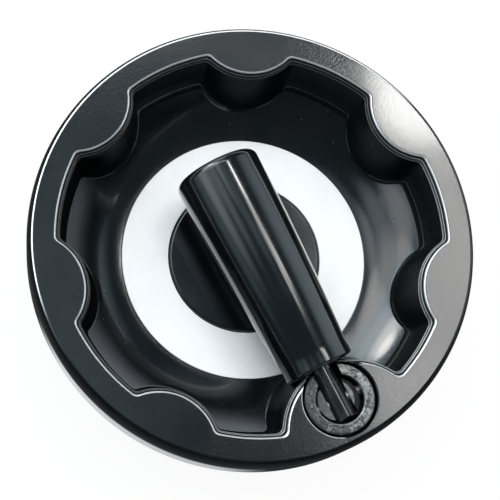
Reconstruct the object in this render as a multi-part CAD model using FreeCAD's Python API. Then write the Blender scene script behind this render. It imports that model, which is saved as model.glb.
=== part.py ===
import FreeCAD, Part
import math
import os

# A machine handwheel with a lobed rim, a dished web and a revolving handle that folds into the dish.
# The origin is the centre of the hub's back face. +Z points to the front, and the handle's lobe is on +X.
# Lengths are in millimetres and angles in degrees. The handle is modelled folded, which is its rest.

# Rim and lobes
wheel_dia = 160.0
wheel_height = 52.0
rim_depth = 24.0
rim_band = 10.0
rim_front_round = 2.2
rim_back_round = 4.0
lobe_count = 7
lobe_round = 20.0
lobe_reach = 8.3
lobe_corner_round = 2.6
socket_lobe_round = 24.7
socket_nose = 11.5
lip_chamfer = 0.4
lip_depth = 1.3
lip_step = 0.7
wall_draft = 10.8

# Dished web
dish_edge_inset = 4.0
dish_edge_depth = 18.0
dish_sag = 0.8
web_thickness = 6.0

# Aluminium face ring
ring_face_depth = 28.7
ring_band = 17.0
ring_lobe_gap = 0.32
ring_thickness = 1.5
ring_gap = 0.15

# Hub, its steel bush and its set screw
hub_dia = 46.0
hub_corner_chamfer = 1.0
hub_root_round = 4.0
bore_dia = 16.0
bush_dia = 28.0
bush_groove_width = 5.0
bush_groove_depth = 1.2
keyway_width = 5.0
keyway_depth = 2.3
set_screw_dia = 6.0
set_screw_length = 8.0
set_screw_hex = 3.0
set_screw_hex_depth = 2.5
set_screw_shaft_gap = 0.6
set_screw_hole_gap = 0.3

# Centre cap
cap_gap = 0.4
cap_thickness = 2.9
cap_stand = 0.6
cap_edge_round = 0.9
cap_skirt_inset = 7.4
cap_skirt_wall = 1.4
cap_skirt_length = 1.7
cap_press_gap = 0.1
cap_foot_gap = 0.3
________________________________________
Extract the data exactly as given.

Response to this task:
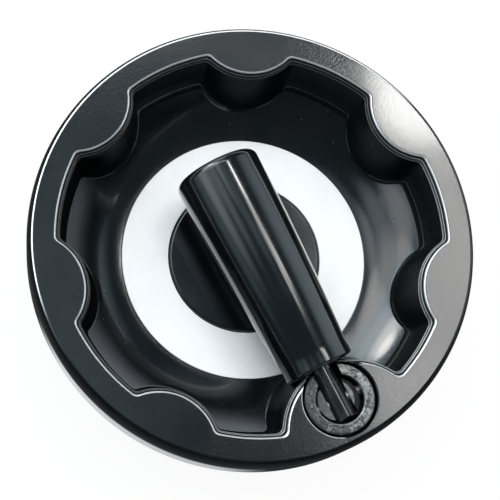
Reconstruct the object in this render as a multi-part CAD model using FreeCAD's Python API. Then write the Blender scene script behind this render. It imports that model, which is saved as model.glb.
=== part.py ===
import FreeCAD, Part
import math
import os

# A machine handwheel with a lobed rim, a dished web and a revolving handle that folds into the dish.
# The origin is the centre of the hub's back face. +Z points to the front, and the handle's lobe is on +X.
# Lengths are in millimetres and angles in degrees. The handle is modelled folded, which is its rest.

# Rim and lobes
wheel_dia = 160.0
wheel_height = 52.0
rim_depth = 24.0
rim_band = 10.0
rim_front_round = 2.2
rim_back_round = 4.0
lobe_count = 7
lobe_round = 20.0
lobe_reach = 8.3
lobe_corner_round = 2.6
socket_lobe_round = 24.7
socket_nose = 11.5
lip_chamfer = 0.4
lip_depth = 1.3
lip_step = 0.7
wall_draft = 10.8

# Dished web
dish_edge_inset = 4.0
dish_edge_depth = 18.0
dish_sag = 0.8
web_thickness = 6.0

# Aluminium face ring
ring_face_depth = 28.7
ring_band = 17.0
ring_lobe_gap = 0.32
ring_thickness = 1.5
ring_gap = 0.15

# Hub, its steel bush and its set screw
hub_dia = 46.0
hub_corner_chamfer = 1.0
hub_root_round = 4.0
bore_dia = 16.0
bush_dia = 28.0
bush_groove_width = 5.0
bush_groove_depth = 1.2
keyway_width = 5.0
keyway_depth = 2.3
set_screw_dia = 6.0
set_screw_length = 8.0
set_screw_hex = 3.0
set_screw_hex_depth = 2.5
set_screw_shaft_gap = 0.6
set_screw_hole_gap = 0.3

# Centre cap
cap_gap = 0.4
cap_thickness = 2.9
cap_stand = 0.6
cap_edge_round = 0.9
cap_skirt_inset = 7.4
cap_skirt_wall = 1.4
cap_skirt_length = 1.7
cap_press_gap = 0.1
cap_foot_gap = 0.3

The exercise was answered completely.